Alliance Builders relied on the terms of the subcontract which stated that the documents of the
main contract formed part of the subcontract. The main contract contained a penalty clause
indicating the amount of liquidated damages in the event of delay.

After considering the evidence adduced, the learned trial judge found that it was not in
the contemplation of the parties nor the undertaking of Coolkote that it would have to pay as
much as Rs 20,000 per day of delay.
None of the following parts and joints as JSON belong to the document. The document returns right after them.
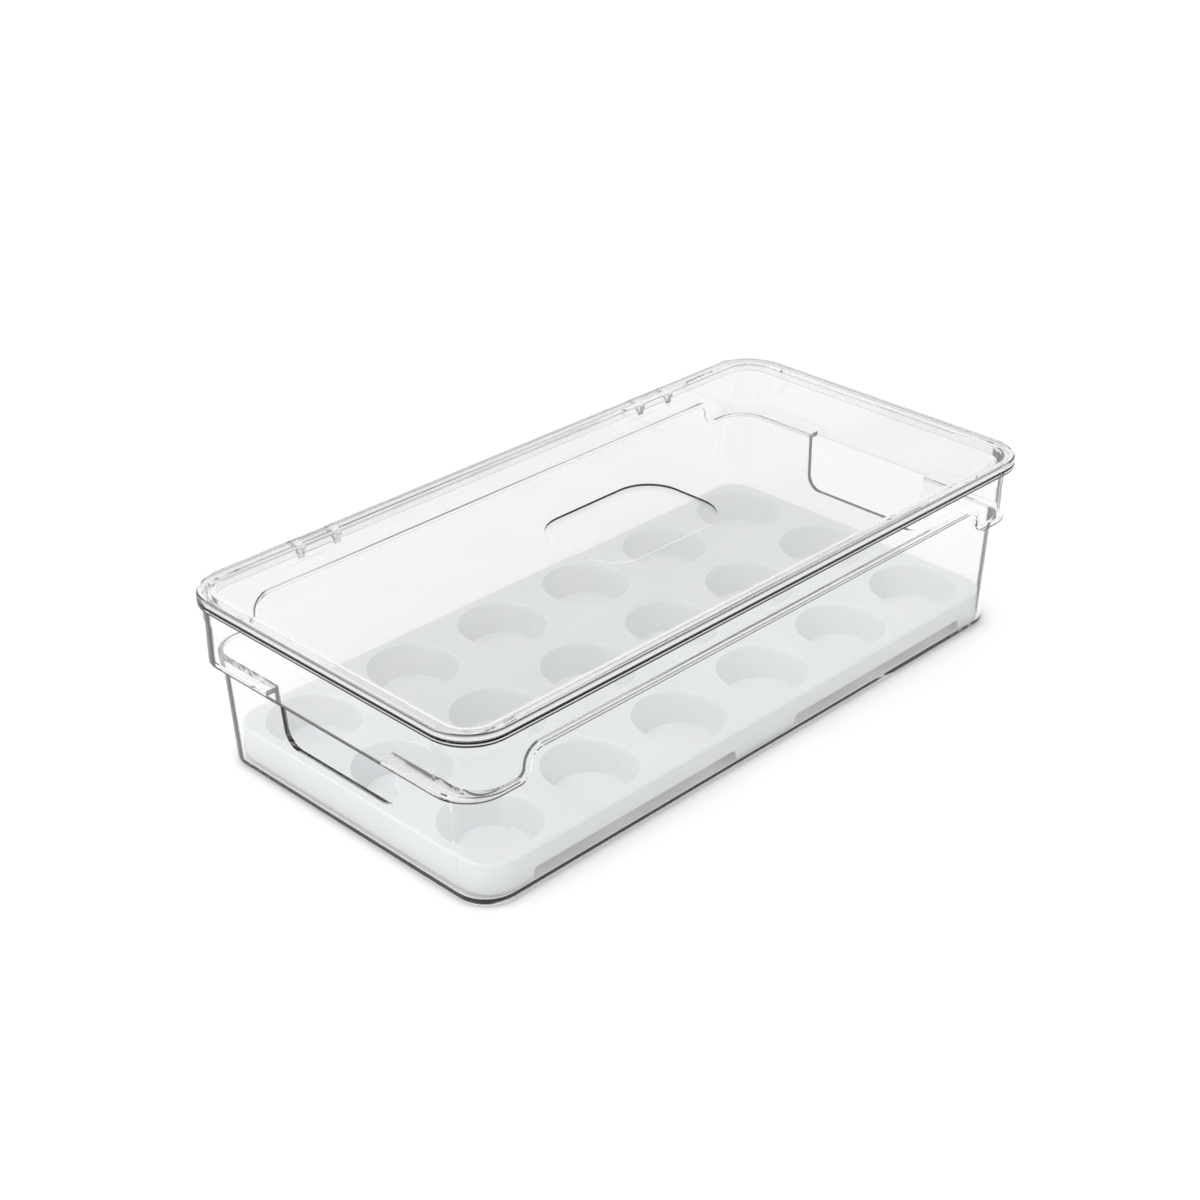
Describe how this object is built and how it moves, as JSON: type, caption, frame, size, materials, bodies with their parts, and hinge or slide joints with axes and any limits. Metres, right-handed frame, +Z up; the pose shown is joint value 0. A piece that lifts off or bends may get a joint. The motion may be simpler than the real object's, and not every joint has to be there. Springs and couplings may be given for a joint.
{
  "type": "egg keeper",
  "caption": "Clear oblong bin for eggs with a stepped rim tier, a hand grip through each end, a loose white tray with egg bowls, and a clear lid that flips up on hinges along one long side.",
  "frame": {"origin": "centre of the bin's underside", "axes": "+Z up; X along the keeper; +Y towards the hinges at the back, -Y towards the front edge that lifts"},
  "size_m": [0.32, 0.1636, 0.076],
  "materials": {
    "clear_bin": "clear, glossy",
    "white_tray": "white, satin",
    "clear_lid": "clear, glossy"
  },
  "bodies": {
    "bin": {"bin": "clear_bin"},
    "lid": {"lid": "clear_lid"},
    "tray": {"tray": "white_tray"}
  },
  "joints": [
    {"name": "lid_flip", "type": "hinge", "parent": "bin", "child": "lid", "pos_m": [0, 0.0823, 0.0707], "axis": [-1, 0, 0], "range_deg": [0, 105]},
    {"name": "tray_lift", "type": "slide", "parent": "bin", "child": "tray", "axis": [0, 0, 1], "range_m": [0, 0.045]}
  ]
}
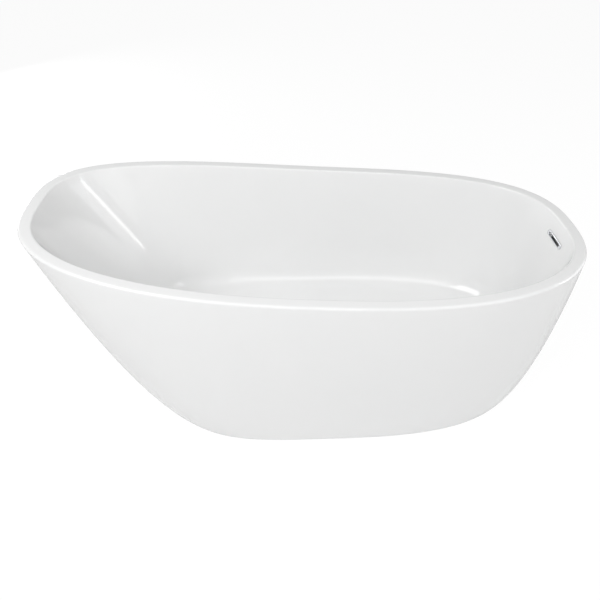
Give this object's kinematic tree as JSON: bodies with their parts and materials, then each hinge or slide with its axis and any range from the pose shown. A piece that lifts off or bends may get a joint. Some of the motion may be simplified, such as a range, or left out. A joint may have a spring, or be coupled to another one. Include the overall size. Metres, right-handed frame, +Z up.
{
  "type": "freestanding bathtub",
  "caption": "Oval double-skin freestanding bath, one end raised and sloped, with hidden frame, screw feet, slot overflow, hose and push waste.",
  "frame": {"origin": "on the floor under the centre of the overall box", "axes": "+X from the raised head end to the overflow end, +Y to the far long side, +Z up"},
  "size_m": [1.7, 0.8, 0.7117],
  "materials": {
    "acrylic": "gloss",
    "glass_fibre": "rough resin",
    "plywood": "resin sealed",
    "frame_steel": "galvanised",
    "zinc_steel": "zinc plated",
    "black_plastic": "moulded",
    "rubber": "matt",
    "bond": "cured adhesive",
    "chrome": "polished",
    "white_plastic": "moulded",
    "soft_seal": "soft",
    "brass": "turned",
    "spring_steel": "bright wire",
    "grey_hose": "corrugated"
  },
  "bodies": {
    "tub": {"basin": "acrylic", "basin_backing": "glass_fibre", "skirt": "acrylic", "skirt_backing": "glass_fibre", "base_board": "plywood", "rail_left": "frame_steel", "rail_right": "frame_steel", "cross_head": "frame_steel", "cross_mid": "frame_steel", "cross_waste": "frame_steel", "cross_foot": "frame_steel", "frame_spacer": "frame_steel", "rail_caps": "black_plastic", "weld_nuts": "zinc_steel", "foot_locknuts": "zinc_steel", "frame_screws": "zinc_steel", "skirt_ties": "frame_steel", "tie_screws": "zinc_steel", "tie_bonds": "bond", "drain_flange": "chrome", "flange_seal": "soft_seal", "drain_gasket": "rubber", "drain_shoe": "white_plastic", "tailpiece": "chrome", "tailpiece_nut": "white_plastic", "tailpiece_washer": "soft_seal", "cartridge_body": "brass", "cartridge_spring": "spring_steel", "overflow_trim": "chrome", "overflow_gasket": "rubber", "overflow_box": "white_plastic", "overflow_screws": "zinc_steel", "overflow_hose": "grey_hose", "hose_clamp_upper": "zinc_steel", "hose_clamp_lower": "zinc_steel"},
    "foot_1_base": {"foot_1_pad": "black_plastic", "foot_1_sole": "rubber"},
    "foot_1_screw": {"foot_1_stud": "zinc_steel"},
    "foot_2_base": {"foot_2_pad": "black_plastic", "foot_2_sole": "rubber"},
    "foot_2_screw": {"foot_2_stud": "zinc_steel"},
    "foot_3_base": {"foot_3_pad": "black_plastic", "foot_3_sole": "rubber"},
    "foot_3_screw": {"foot_3_stud": "zinc_steel"},
    "foot_4_base": {"foot_4_pad": "black_plastic", "foot_4_sole": "rubber"},
    "foot_4_screw": {"foot_4_stud": "zinc_steel"},
    "foot_5_base": {"foot_5_pad": "black_plastic", "foot_5_sole": "rubber"},
    "foot_5_screw": {"foot_5_stud": "zinc_steel"},
    "stopper": {"stopper_cap": "chrome", "stopper_seal": "rubber", "cartridge_plunger": "brass"}
  },
  "joints": [
    {"name": "foot_1_travel", "type": "slide", "parent": "tub", "child": "foot_1_base", "axis": [0, 0, 1], "range_m": [-0.0175, 0]},
    {"name": "foot_1_spin", "type": "hinge", "parent": "foot_1_base", "child": "foot_1_screw", "pos_m": [-0.33, 0.23, 0.05], "axis": [0, 0, 1], "range_deg": [-3600, 0]},
    {"name": "foot_2_travel", "type": "slide", "parent": "tub", "child": "foot_2_base", "axis": [0, 0, 1], "range_m": [-0.0175, 0]},
    {"name": "foot_2_spin", "type": "hinge", "parent": "foot_2_base", "child": "foot_2_screw", "pos_m": [-0.33, -0.23, 0.05], "axis": [0, 0, 1], "range_deg": [-3600, 0]},
    {"name": "foot_3_travel", "type": "slide", "parent": "tub", "child": "foot_3_base", "axis": [0, 0, 1], "range_m": [-0.0175, 0]},
    {"name": "foot_3_spin", "type": "hinge", "parent": "foot_3_base", "child": "foot_3_screw", "pos_m": [0.54, 0.23, 0.05], "axis": [0, 0, 1], "range_deg": [-3600, 0]},
    {"name": "foot_4_travel", "type": "slide", "parent": "tub", "child": "foot_4_base", "axis": [0, 0, 1], "range_m": [-0.0175, 0]},
    {"name": "foot_4_spin", "type": "hinge", "parent": "foot_4_base", "child": "foot_4_screw", "pos_m": [0.54, -0.23, 0.05], "axis": [0, 0, 1], "range_deg": [-3600, 0]},
    {"name": "foot_5_travel", "type": "slide", "parent": "tub", "child": "foot_5_base", "axis": [0, 0, 1], "range_m": [-0.0175, 0]},
    {"name": "foot_5_spin", "type": "hinge", "parent": "foot_5_base", "child": "foot_5_screw", "pos_m": [0.06, 0, 0.05], "axis": [0, 0, 1], "range_deg": [-3600, 0]},
    {"name": "stopper_press", "type": "slide", "parent": "tub", "child": "stopper", "axis": [0, 0, 1], "range_m": [-0.009, 0], "stiffness_N_per_m": 400, "springref_m": 0.015, "deforming": ["cartridge_spring"]}
  ],
  "couplings": [
    {"joint": "foot_1_spin", "follows": "foot_1_travel", "rad_per_m": 3590.4},
    {"joint": "foot_2_spin", "follows": "foot_2_travel", "rad_per_m": 3590.4},
    {"joint": "foot_3_spin", "follows": "foot_3_travel", "rad_per_m": 3590.4},
    {"joint": "foot_4_spin", "follows": "foot_4_travel", "rad_per_m": 3590.4},
    {"joint": "foot_5_spin", "follows": "foot_5_travel", "rad_per_m": 3590.4}
  ]
}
He also found that it had not been established that the
penalty clause in the main contract had been brought to the notice of Coolkote at the time of the
signature of the subcontract.

He therefore concluded that the penalty clause could not be relied upon by Alliance
Builders to make Coolkote responsible for the “delay damages” provided for in the main
contract.

There are five grounds of appeal which Alliance Builders relies upon to challenge the
reasoning, analysis and findings of the trial judge:

1. The Learned Judge erred in the appreciation of the facts by equating the
agreement between Alliance Builders (then Defendant) and the client to
the main contract, namely Aresvi Ltd, to evidence of lateness by Alliance
Builders (then Defendant) which necessarily exonerated Coolkote (then
Plaintiff) of its own laches, hence wrongly concluded against Alliance
Builders (then Defendant).

2. The Learned Judge erred further in his appreciation of the testimony of


witness d’Unienville, who was never requested to assess the delays of
the works by Coolkote (then Plaintiff) and wrongly determined that the
latter was not at fault.

3. The Learned Judge erred in Law by stating that the penalty clause did not
apply to the contractual documents binding the parties, when they were
legally bound by same.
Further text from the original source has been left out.